Description fireon 2017-11-15 20:45:09 UTC
Hello, 

if you using NFSshare and work with grouppermissions they will be lost sporadically if NFS is under heavy load by coping files. 

Reproduce: 

add a NFSshare, add for example 5 folders with grouppermissions like:

rwxrwx---  root  docs  /myshare
rwxrwx---  root  video /myvideoshare
...

The user is member of the groups. Then copy about 8GB from one share to the other. Or copy files in the share in another folder. Then the permissions are gone. You can't enter, you can't read anymore. 
Tested on different hardware on different situations, same with NFS3/4 with and without acl's. 

And the problem is userspecific. If i copy some files and i get permission denied, then every other user has still the right permissions. After they copy some files too over the nfsshares they have the same problem. 
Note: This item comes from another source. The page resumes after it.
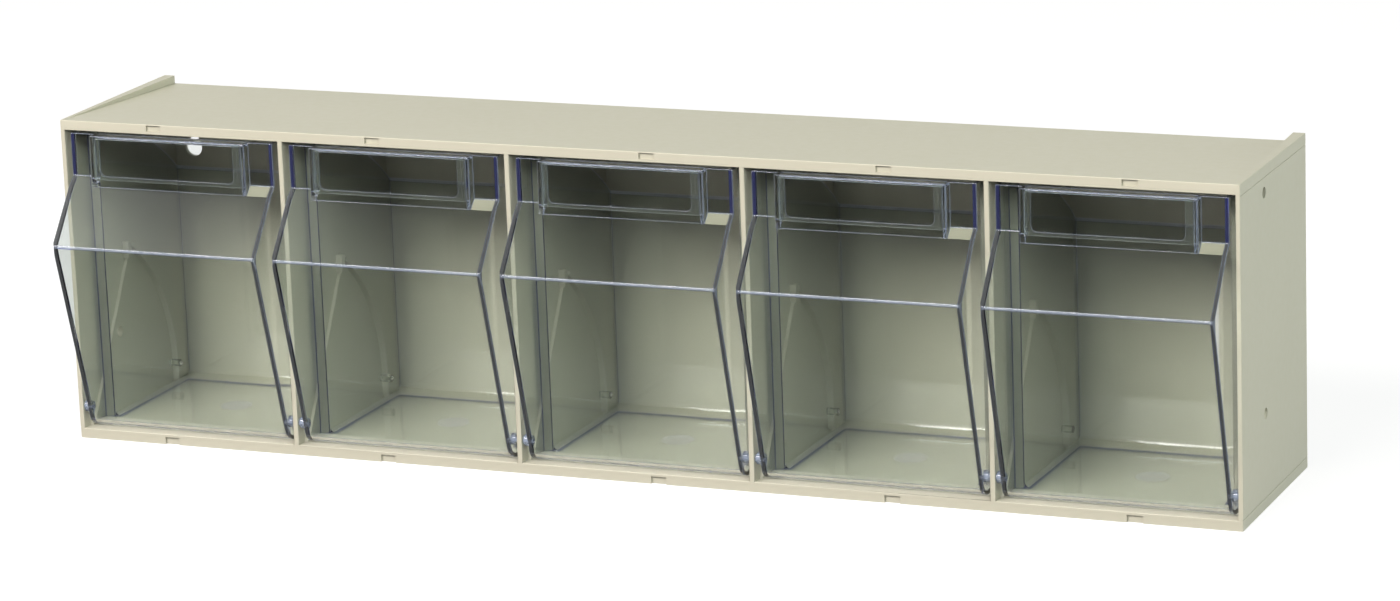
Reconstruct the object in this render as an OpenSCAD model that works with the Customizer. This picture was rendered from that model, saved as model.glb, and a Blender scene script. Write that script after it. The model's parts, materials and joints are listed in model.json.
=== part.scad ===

This is working fine here with kernel 4.10.17-5 Ubuntukernel. I can't tested it on the fast with another version from 4.13. because using here ZFS. 

Thanks a lot
Best Regards
Fireon
Comment 1 fireon 2017-11-15 20:46:56 UTC
Addendum: To fix this temporaly, you have to restart the NFSservice and remount on the client.
Comment 2 Christian Herzog 2017-12-18 12:54:18 UTC
Hi,

we can confirm this bug. Since we upgraded our file server kernel to 4.13.0.19.26 we've been seeing random permission denied errors on NFS too. Back to 4.10.0.42.44 and the problem is gone.

Please let us know if we can help debug.

thanks,
-Christian




--
Dr. Christian Herzog <herzog@phys.ethz.ch>  support: +41 44 633 26 68
IT Services Group, HPT H 8                    voice: +41 44 633 39 50
Department of Physics, ETH Zurich
8093 Zurich, Switzerland                     http://nic.phys.ethz.ch/
Comment 3 bfields 2017-12-19 16:10:47 UTC
This sounds like the bug fixed by bdcf0a423ea1c40bbb40e7ee483b50fc8aa3d758 "kernel: make groups_sort calling a responsibility group_info allocators", though I'd assumed that was a long-standing bug, not a recent regression.  Are you running rpc.mountd with -g/--manage-gids?
Comment 4 bfields 2017-12-19 16:15:42 UTC
OK, I see, the regression was probably introduced by b7b2562f7252878e18de60c24f320052076f9de8 "kernel/groups.c: use sort library function", which first appeared in 4.13.  Previously the function used to sort group lists was a no-op in the case of a list that was already sorted.  (I wonder whether userspace was passing down already-sorted group lists?)
Comment 5 Christian Herzog 2017-12-20 06:36:35 UTC
while I can't answer your questions, we'd be happy to run tests on our dev system.

thanks,
-Christian
Comment 6 bfields 2017-12-20 15:14:03 UTC
Your options are probably:

- stay on a pre-4.13 kernel until you have a 4.15-based kernel, or
- turn off the -g/--manage-gids rpc.mountd option (I don't know where that's configured on Ubuntu), or
- apply the "make groups_sort calling..." patch to your kernel manually.

And if any of those work that'd probably be enough confirmation that the bug is what I think it is.
Comment 7 fireon 2017-12-20 21:25:32 UTC
> turn off the -g/--manage-gids rpc.mountd option
I check this... 

Thanks!
Comment 8 Christian Herzog 2017-12-21 06:11:15 UTC
(In reply to bfields from comment #6)
> Your options are probably:
> 
> - stay on a pre-4.13 kernel until you have a 4.15-based kernel, or
> - turn off the -g/--manage-gids rpc.mountd option (I don't know where that's
> configured on Ubuntu), or
> - apply the "make groups_sort calling..." patch to your kernel manually.
> 
> And if any of those work that'd probably be enough confirmation that the bug
> is what I think it is.

4.15 will be fine? Waiting then is the easiest option, but we might give the other two a shot...

thanks,
-Christian
Comment 9 fireon 2017-12-29 09:28:49 UTC
4.15 will be fine? Waiting too for this version, because didn't find out where i had to disable rpc.mountd. Strange.